Inhuman is an all right introduction to the new status quo of the Inhumans, but it’s still not worth the wait. In fact, the delay on this book seriously hurt it, mainly because Infinity feels like forever ago, even though it’s been over for only a few months. Not only that, but Infinity‘s follow up event Inhumanity has petered out (not that anyone noticed), so all of the hype that this book had back in December is pretty much gone. That’s a real shame, because Soule is a very talented writer (and multitasker) and Joe Madureira is Joe Freakin’ Madureira. This book should be huge, and a lot of people didn’t even know it was out today. Hopefully it picks up in future issues, but for now, all I can muster is an “eh, it was okay”.
Green Arrow #30 (DC Comics)
Jeff Lemire and Andrea Sorrentino bring us the latest installment of “The Outsider’s War” in Green Arrow #30, and holy crap, does it rock. All of the pieces are finally starting to fall into place, with Oliver, his father, and Shado all bringing the fight to LaCroix and his clan of warriors. Jeff Lemire ‘s script is full of big revelations and awesome fight scenes, and Sorrentino’s artwork is so good it hurts.
The main crux of this issue centers on Oliver and his father, who has been alive for years and responsible for making Oliver into the hero he is today. Seeing these two interact is the highlight of the issue. Oliver is justifiably angry with his father, and seeing him take his father to task for abandoning him is fun, but having him do it while trying to take down LaCroix and save Shado’s daughter? Pure gold.

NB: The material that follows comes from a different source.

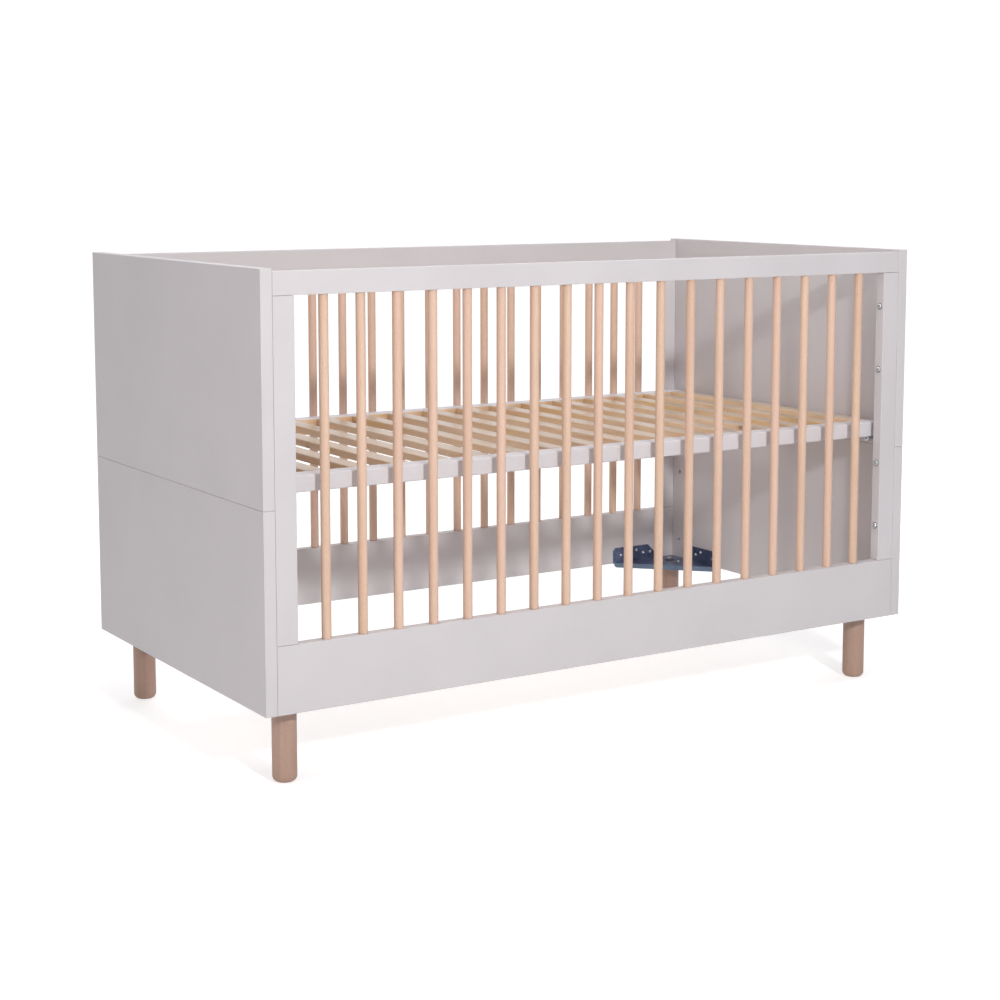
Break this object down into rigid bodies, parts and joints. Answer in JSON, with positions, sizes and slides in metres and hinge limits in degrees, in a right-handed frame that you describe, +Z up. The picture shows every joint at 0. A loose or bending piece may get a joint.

At this point, there’s really not much else I can say about Green Arrow that I haven’t said already. It’s one of DC’s strongest titles, and delivers awesome action month in and month out. Lemire and Sorrentino are one of the dream teams in comics, up there with Mark Waid and Chris Samnee, Geoff Johns and Gary Frank, and Scott Snyder and Greg Capullo. They’re that good together. If you’re still not reading Green Arrow, pick up the latest trade and see what you’ve been missing.